405 High Occupancy Toll (HOT) lanes are a bad idea for many reasons. First, the new lane is being paid for by the Nickel Gas Tax passed over a decade ago. Nothing like a “congestion pricing” policy designed to punish those of us paying for the lane we won’t be able to use unless we pay a toll on top of the gas tax, or organize a three person carpool. Also, the expected tolls won’t generate anywhere near the money needed to actually build a lane, and they cost a bundle to collect. Second, the overall throughput of 405 will be diminished measurably. This will not only increase congestion and reduce economic vitality, it will deliberately increase carbon emissions by government policy. Not so great for the environment. As for the original 405 Master Plan, it called for “up to” two new General Purpose lanes each direction on 405. We will now have only one additional GP lane north from Bellevue, and won’t get any additional GP capacity from Bellevue to Renton in the foreseeable future. WSDOT admitted they needed to do a Supplemental EIS to be allowed to operate the Gas Tax funded HOT lanes, since HOT lanes weren’t an alternative considered in the original SEPA/NEPA study. Cambridge Systematics also did an analysis of the issue, due to concerns the Eastside Transportation Association (ETA) raised over exaggerated claims of mobility and revenue WSDOT was making before they were held accountable. Unless we step up and raise the Gas Tax (even with WSDOT’s lousy track record spending it), we’ll see even more tolling on our former “free”ways.
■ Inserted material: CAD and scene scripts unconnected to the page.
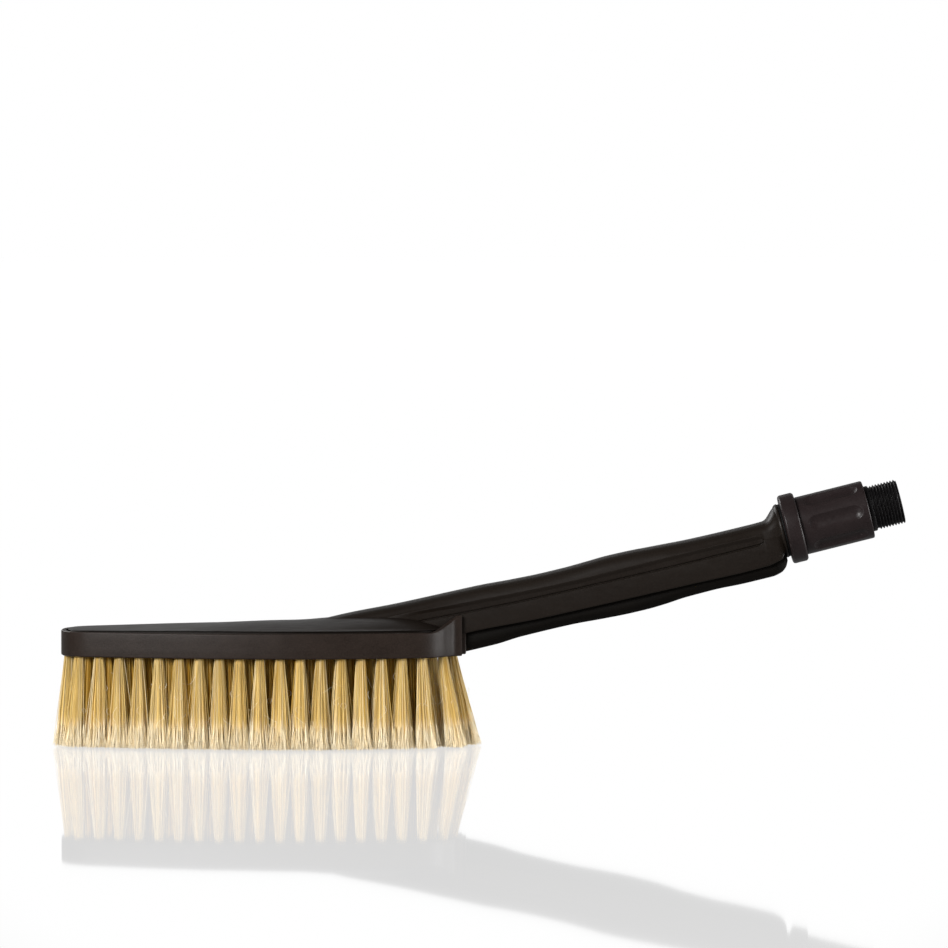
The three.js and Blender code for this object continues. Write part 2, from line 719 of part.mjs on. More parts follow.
for (let row = 1; row <= (COLUMN_COUNT - 1) / 2; row += 1) {
  addPiece(group, `tuft_row_${String(row).padStart(2, "0")}`, tuftRow(row), COLOURS.bristle, 0, 0.9);
}

const bounds = new THREE.Box3().setFromObject(group);
const centre = bounds.getCenter(new THREE.Vector3());
for (const mesh of group.children) {
  mesh.geometry.translate(-centre.x, -centre.y, -bounds.min.z);
  mesh.geometry.computeVertexNormals();
}

export default group;
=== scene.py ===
import math

import bpy
import numpy as np
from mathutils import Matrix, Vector


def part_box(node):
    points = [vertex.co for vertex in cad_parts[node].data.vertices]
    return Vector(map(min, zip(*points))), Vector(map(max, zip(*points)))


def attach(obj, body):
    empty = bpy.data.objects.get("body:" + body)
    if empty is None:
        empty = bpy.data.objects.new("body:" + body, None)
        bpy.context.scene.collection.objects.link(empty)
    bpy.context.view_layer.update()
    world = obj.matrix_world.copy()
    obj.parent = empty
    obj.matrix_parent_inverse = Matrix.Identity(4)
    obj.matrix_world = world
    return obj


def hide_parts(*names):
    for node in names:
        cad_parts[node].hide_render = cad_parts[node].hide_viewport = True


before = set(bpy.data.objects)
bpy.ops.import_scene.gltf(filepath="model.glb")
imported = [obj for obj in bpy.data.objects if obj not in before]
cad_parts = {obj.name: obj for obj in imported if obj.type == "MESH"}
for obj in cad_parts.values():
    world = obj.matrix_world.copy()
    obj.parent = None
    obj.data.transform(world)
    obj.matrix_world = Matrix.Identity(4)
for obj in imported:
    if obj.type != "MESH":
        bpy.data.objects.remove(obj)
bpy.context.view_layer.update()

# Lengths are in millimetres and become metres in add_mesh; those of the camera and the studio are in metres.
HEAD_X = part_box("block")[0].x * 1000

# Camera
CAMERA_LENS = 268.3
CAMERA_DISTANCE = 3.5
CAMERA_ELEVATION = math.radians(2.2)
AIM_X = 0.20455
AIM_Z = 0.1343

# Studio
ROOM_LEVEL = 0.12
BACKDROP_EDGE = (0.985, 0.993)
FLOOR_SIZE = 30.0
FLOOR_BOUNCE = 0.34
MIRROR_SHARE = 0.54
LIGHT_AIM = (0, 0, 0.07)

# Head
HEAD_LENGTH = 198.7
BLOCK_BOTTOM_Z = 45.0
RIM_TOP_Z = 57.4
RIM_FILLET = 0.7
RECESS_FLOOR_Z = 52.6
RECESS_INSET = 2.4
LOWER_FILLET = 0.7
PLUG_TOP_Z = 57.0
PLUG_START_X = 193.0
PLUG_END_X = 200.6
PLUG_HALF_WIDTH = 11.0
CHEEK_RISE = 7.6
CHEEK_START_X = 184.0
CHEEK_END_X = 196.6
HANDLE_WAY = 14.3
HANDLE_WAY_Z = 54.1
HALF_OUTLINE = [
    (0, 0), (0.5, 8), (2.2, 14.5), (5.5, 19.5), (11, 23.5), (19, 26.5), (29, 29.6), (39, 32.4),
    (49, 35), (60, 37.5), (72, 40), (88, 42.4), (105, 43.8), (118, 44), (132, 43), (146, 41),
    (160, 38.6), (172, 36), (179, 34), (184, 31), (188.5, 26.5), (192, 21.5), (195, 17.8),
    (HEAD_LENGTH, 16.2),
]
DECK_INSET = 3.2
DECK_UNDER_Z = 53.0
DECK_TOP_Z = 58.78
DECK_ARCH = [
    (60, 0), (83, 1.3), (103, 2.3), (118, 2.7), (133, 4), (148, 5), (163, 5.7), (172, 5), (183, 2.6),
    (195, 0.4),
]
ARCH_START_X = 45.0
ARCH_END_X = 183.0
FRONT_DROP = 0.8
FRONT_DROP_END_X = 85.0

# Handle line
AXIS_ANGLE = math.radians(14.1)
AXIS_X = 357.7
AXIS_Z = 106.3
HANDLE_START = -245.0
HANDLE_HALF_WIDTH = 13.6
HANDLE_TOP = [
    (-245, 13.2), (-223, 13), (-193, 11.5), (-165, 10.7), (-152, 10.3), (-137, 9.3), (-121, 8.6),
    (-110, 8.5), (-98, 8.8), (-89, 9.1), (-78, 8.9), (-66, 8.25), (-45, 7.15), (-30, 6.85), (-14.5, 6.75),
    (-8, 6.9), (-4.5, 8), (-1.6, 10.8), (-0.8, 12.4), (0, 13.5),
]
HANDLE_LOW = [
    (-245, -10.2), (-165, -10.4), (-127, -12.3), (-101, -13), (-45, -14.2), (-25, -14.7), (-12, -14.6),
    (-5, -13.2), (0, -11.6),
]
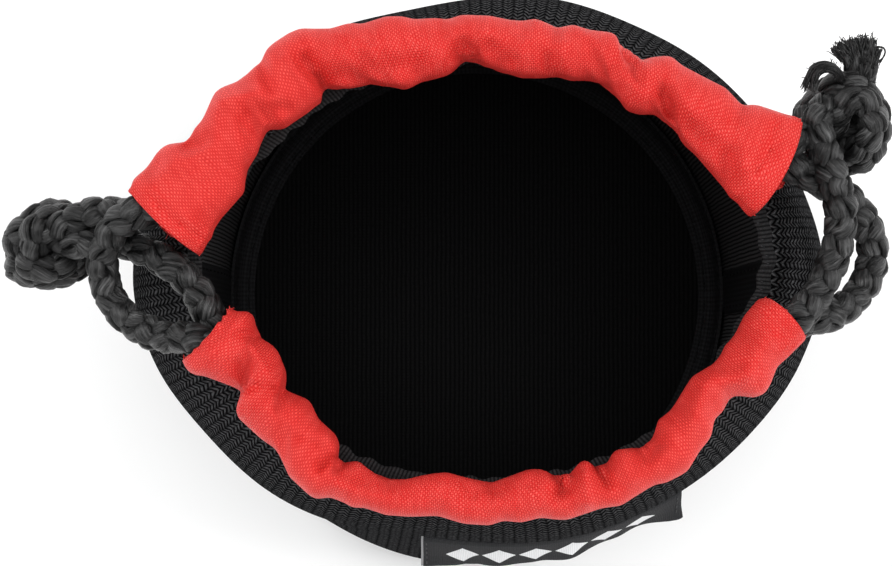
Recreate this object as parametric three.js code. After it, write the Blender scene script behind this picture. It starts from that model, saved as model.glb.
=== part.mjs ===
// Drawstring pouch: a stiff neoprene cup with a round base, two fabric channels on its
// rim and two braided cords that run through both channels and are knotted left and right.
// Millimetres, +Z up, origin at the centre of the base's underside. -Y is the labelled front.
import * as THREE from 'three';

// ---- driving dimensions -------------------------------------------------------------
const RIM_Z = 86;            // top edge of the neoprene wall
const BELLY_Z = 62;          // height where the wall is widest
const WALL = 3;              // neoprene thickness
const BASE_R = 40;           // outer radius at the foot of the wall
const FOOT_ROUND = 2;        // rounding of the outer bottom edge
const BASE_T = 3;            // thickness of the round base
const GAP = 0.3;             // clearance between touching pieces
const CHANNEL_Z = 90.5;      // mid height of the cord channels
const CHANNEL_HALF_H = 4.2;  // half their height
const CHANNEL_WALL = 0.5;    // fabric thickness of the channels
const CHANNEL_MIN_HALF_W = 2.6;
const CORD_D = 3.2;          // braided cord
const LOWER_CORD_Z = 88.7;   // inside a channel one cord lies on the other
const UPPER_CORD_Z = 92.3;

// inner edge of the mouth at RIM_Z, and outside of the wall at BELLY_Z: radius every 15 degrees from +X
const MOUTH_R = [34.2, 33.4, 30.8, 28.5, 26.6, 25.4, 25.0, 25.4, 26.4, 27.8, 29.5, 32.5,
  34.6, 30.6, 28.7, 28.2, 27.3, 26.2, 25.8, 26.2, 27.3, 28.7, 29.7, 31.5];
const BELLY_R = [45.3, 44.0, 42.0, 40.4, 38.6, 37.4, 36.3, 36.3, 37.8, 40.0, 41.5, 44.6,
  45.5, 44.2, 41.6, 39.6, 37.5, 35.6, 35.2, 36.0, 37.3, 38.9, 40.8, 43.4];

// channels, seen from above: the edge over the mouth and the edge over the wall, left end to right end
const BACK_IN = [[-35.0, 1.4], [-33.3, 4.7], [-31.1, 7.7], [-29.6, 10.9], [-28.2, 14.3], [-26.1, 17.1], [-22.9, 18.5],
  [-20.4, 21.1], [-17.2, 22.4], [-13.6, 22.7], [-9.9, 22.5], [-6.4, 23.3], [-3.1, 24.6], [0.2, 24.8], [3.7, 24.1],
  [7.3, 23.6], [11.0, 23.4], [14.6, 22.6], [17.3, 20.6], [20.4, 19.0], [23.6, 17.5], [25.9, 14.7], [28.3, 11.8],
  [30.6, 8.9], [33.1, 6.2]];
const BACK_OUT = [[-43.6, 9.4], [-41.5, 12.7], [-38.5, 15.1], [-35.5, 17.2], [-33.4, 20.5], [-30.5, 23.2], [-27.6, 25.8],
  [-24.6, 28.3], [-20.8, 29.4], [-16.9, 30.0], [-12.9, 30.5], [-8.9, 30.6], [-4.9, 30.5], [-1.0, 31.0], [3.0, 30.6],
  [6.9, 30.2], [10.8, 29.6], [14.7, 28.8], [17.6, 26.8], [21.1, 25.9], [24.8, 24.8], [28.3, 22.8], [31.7, 20.8],
  [35.5, 19.5], [39.2, 18.1]];
const FRONT_IN = [[-31.3, -5.3], [-28.4, -6.9], [-26.5, -9.7], [-24.8, -12.7], [-23.5, -15.6], [-20.8, -18.0],
  [-18.8, -21.0], [-16.8, -23.8], [-13.6, -25.2], [-10.1, -25.8], [-6.5, -25.8], [-2.9, -26.0], [0.7, -26.2],
  [4.2, -25.9], [7.7, -25.6], [11.2, -25.1], [14.5, -23.8], [17.9, -22.6], [20.9, -21.0], [23.1, -18.0], [25.3, -15.1],
  [27.8, -12.4], [30.3, -9.7], [32.3, -6.7], [34.9, -4.5]];
const FRONT_OUT = [[-37.1, -11.6], [-34.0, -13.7], [-31.2, -15.8], [-29.5, -18.5], [-27.0, -21.4], [-24.5, -24.4],
  [-22.2, -27.0], [-18.6, -28.7], [-14.7, -29.9], [-10.8, -30.8], [-6.8, -31.0], [-2.9, -31.4], [1.0, -31.7],
  [5.0, -31.2], [9.0, -31.0], [12.9, -30.2], [16.7, -29.1], [20.4, -27.5], [23.9, -25.7], [26.4, -22.8], [28.5, -19.3],
  [31.1, -16.9], [34.5, -15.1], [36.8, -12.1], [39.8, -9.5]];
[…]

By the way, the proposed Gas Tax increase will cost the average Washington driver about $6/month or half a cent per mile. Compare this to tolls approaching a dollar per mile before completely rejecting a gas tax increase.
Kevin Albrecht says
Very late to this, but I want to know how they will be able to discern three people in the car while in the HOT lanes? Will they be photographing the occupants like a red-light camera?